# [Written instruction]
Reproduce all of the data exactly.

# [Dataset excerpt]
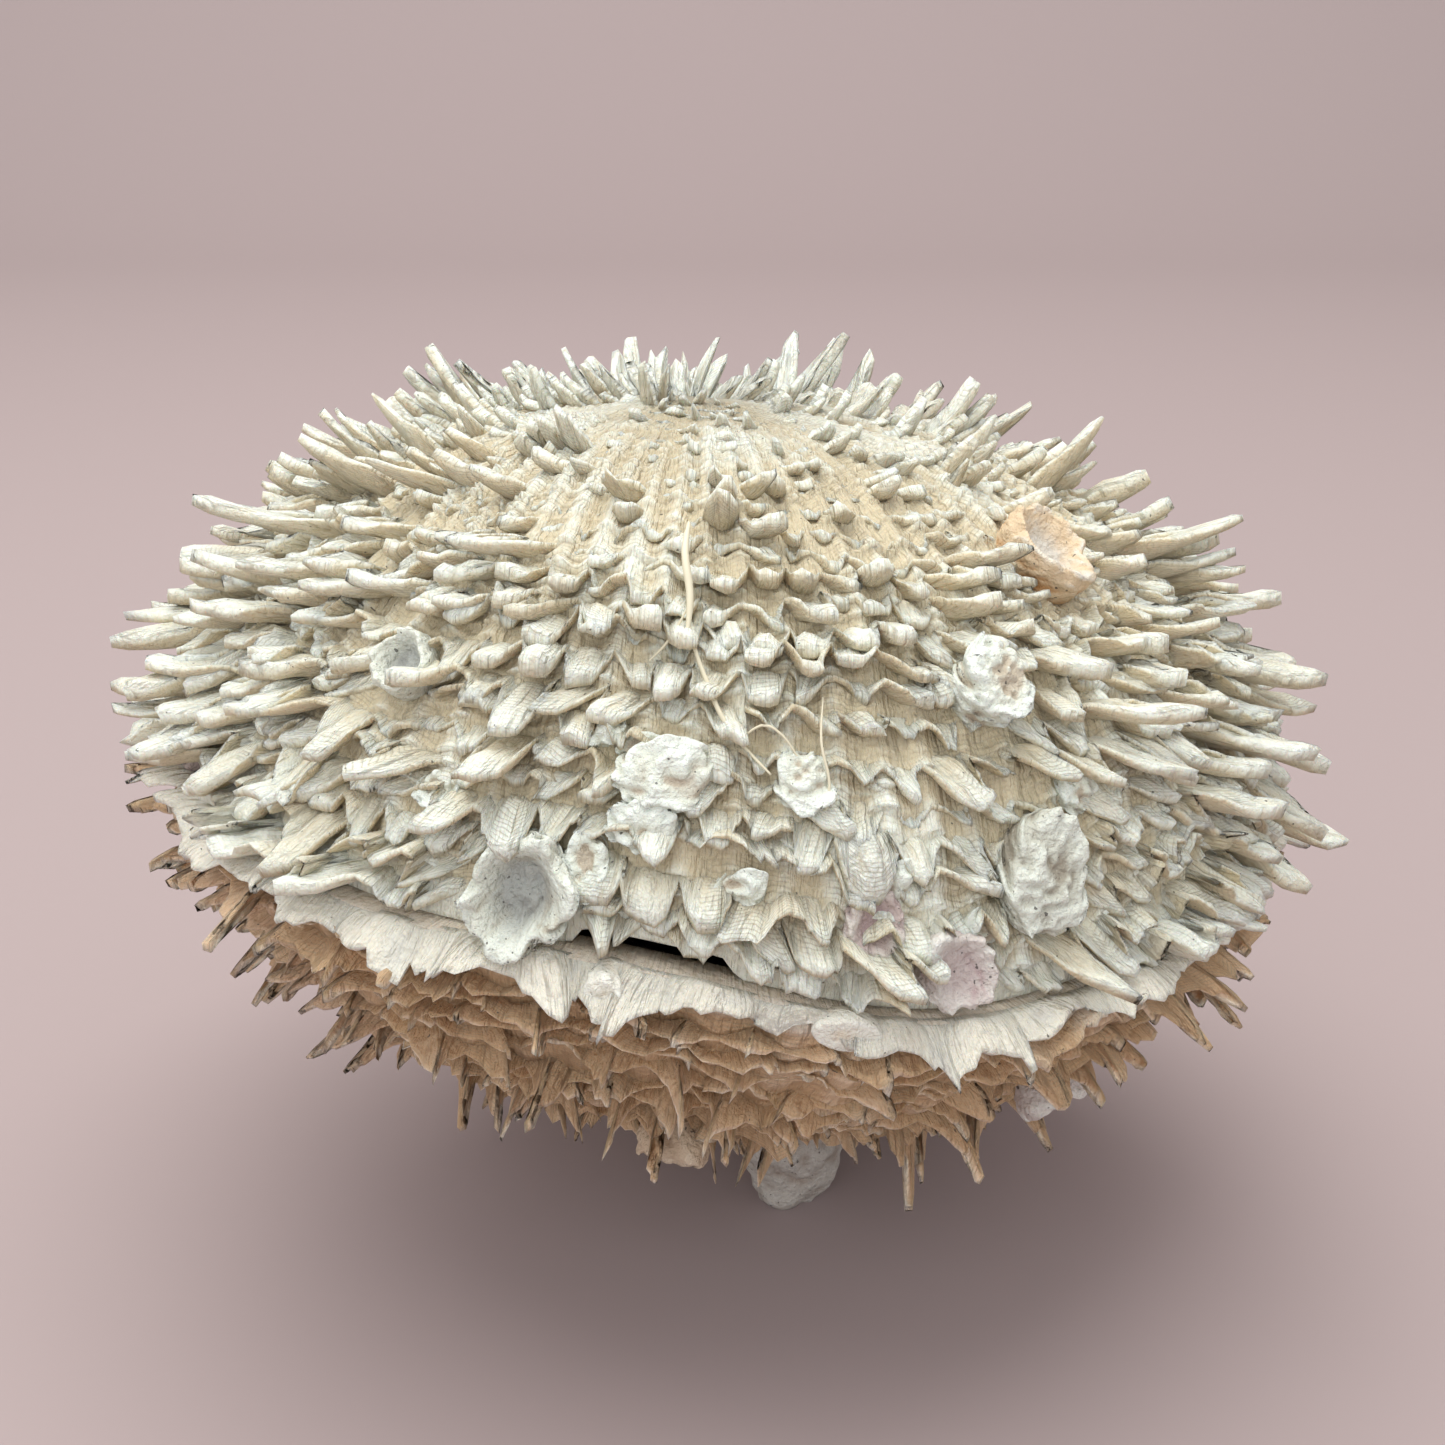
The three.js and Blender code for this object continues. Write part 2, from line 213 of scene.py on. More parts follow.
def add_floor():
    """A sweep: flat to the back, then a quarter circle up into the wall."""
    turn = np.linspace(0, np.pi / 2, 24)
    back, bend = SWEEP["back"], SWEEP["bend"]
    along = np.concatenate([[SWEEP["front"]], back + bend * np.sin(turn), [back + bend]])
    up = np.concatenate([[0.0], bend * (1 - np.cos(turn)), [SWEEP["top"]]])
    across = np.array([-SWEEP["half"], SWEEP["half"]])
    points = [(x, y, z) for y, z in zip(along, up) for x in across]
    faces = [(2 * i, 2 * i + 1, 2 * i + 3, 2 * i + 2) for i in range(len(along) - 1)]
    mesh = bpy.data.meshes.new("floor")
    mesh.from_pydata(points, [], faces)
    mesh.shade_smooth()
    sweep = bpy.data.objects.new("floor", mesh)
    bpy.context.scene.collection.objects.link(sweep)
    paint = Finish("pale_floor")
    paint.shader.inputs["Base Color"].default_value = (*FLOOR_COLOUR, 1)
    paint.shader.inputs["Roughness"].default_value = FLOOR_ROUGHNESS
    sweep.data.materials.append(paint.material)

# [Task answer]
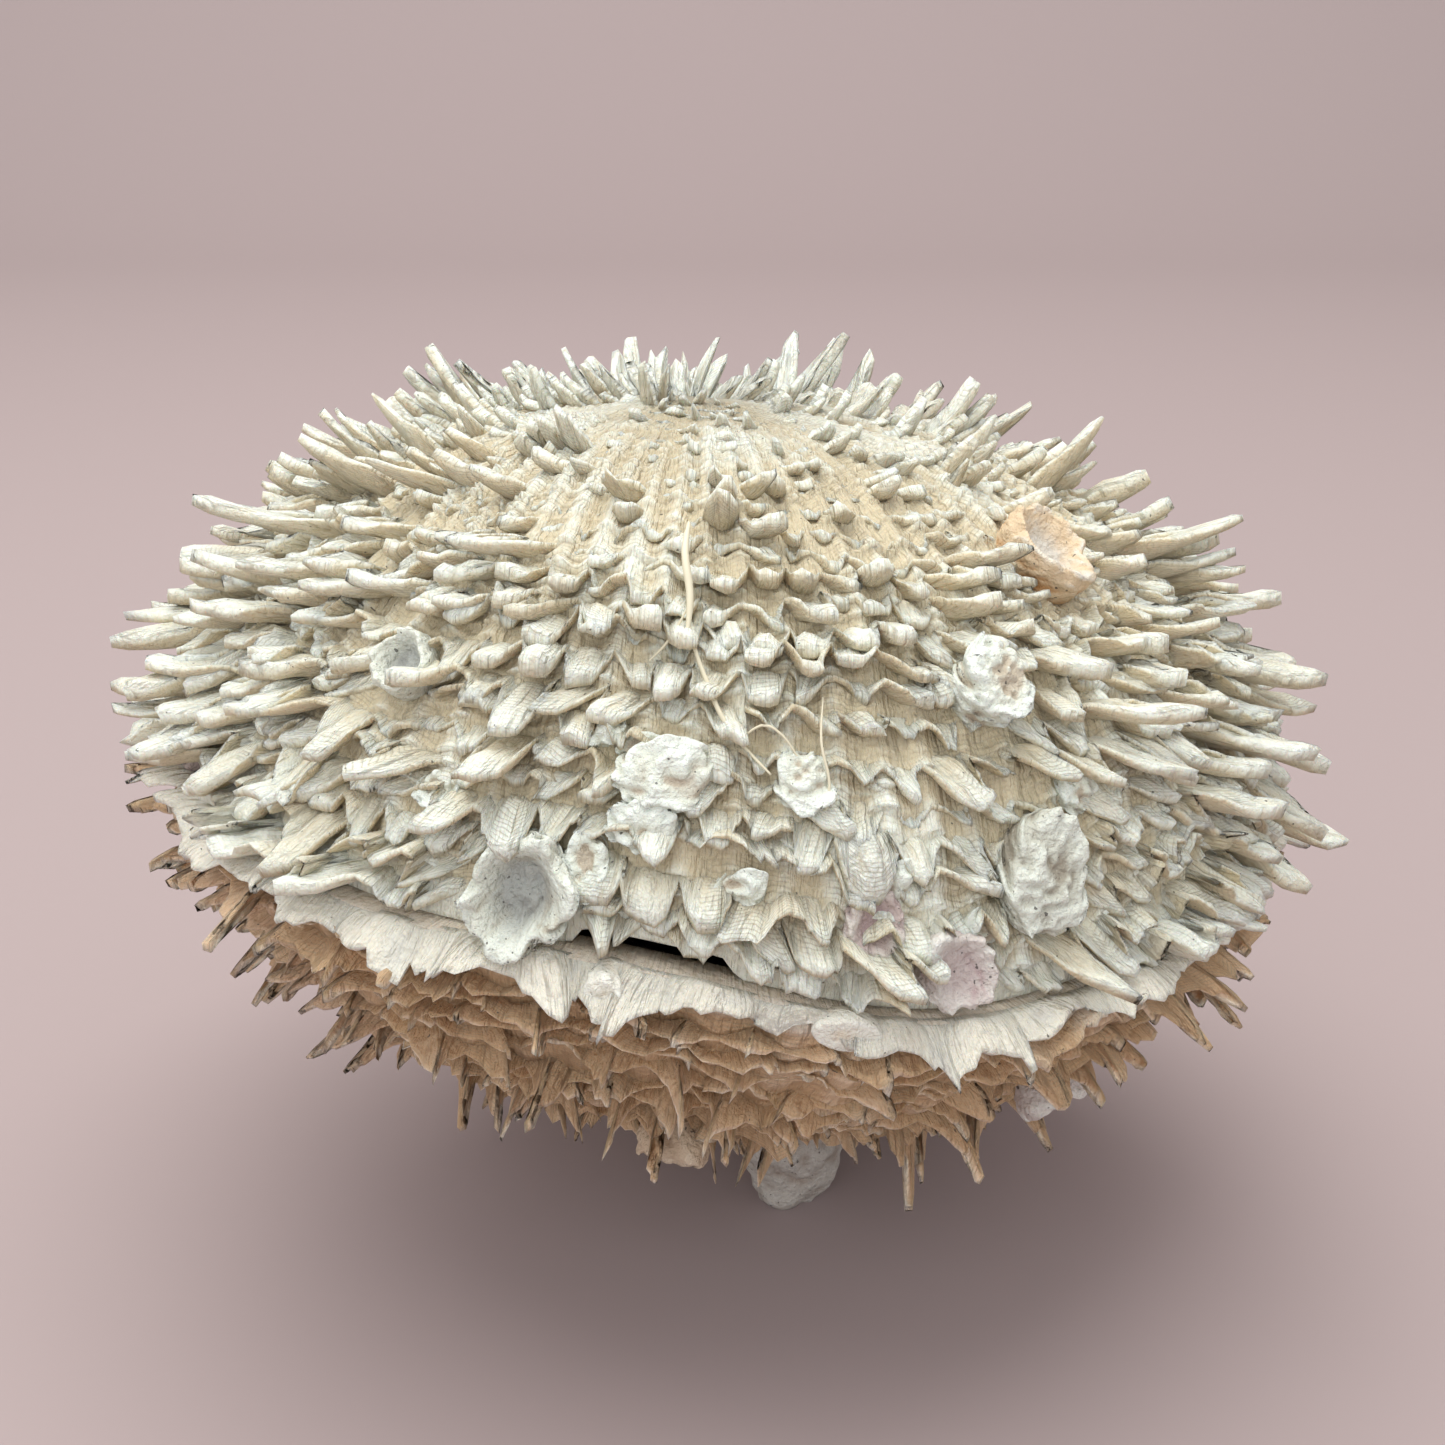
The three.js and Blender code for this object continues. Write part 2, from line 213 of scene.py on. More parts follow.
def add_floor():
    """A sweep: flat to the back, then a quarter circle up into the wall."""
    turn = np.linspace(0, np.pi / 2, 24)
    back, bend = SWEEP["back"], SWEEP["bend"]
    along = np.concatenate([[SWEEP["front"]], back + bend * np.sin(turn), [back + bend]])
    up = np.concatenate([[0.0], bend * (1 - np.cos(turn)), [SWEEP["top"]]])
    across = np.array([-SWEEP["half"], SWEEP["half"]])
    points = [(x, y, z) for y, z in zip(along, up) for x in across]
    faces = [(2 * i, 2 * i + 1, 2 * i + 3, 2 * i + 2) for i in range(len(along) - 1)]
    mesh = bpy.data.meshes.new("floor")
    mesh.from_pydata(points, [], faces)
    mesh.shade_smooth()
    sweep = bpy.data.objects.new("floor", mesh)
    bpy.context.scene.collection.objects.link(sweep)
    paint = Finish("pale_floor")
    paint.shader.inputs["Base Color"].default_value = (*FLOOR_COLOUR, 1)
    paint.shader.inputs["Roughness"].default_value = FLOOR_ROUGHNESS
    sweep.data.materials.append(paint.material)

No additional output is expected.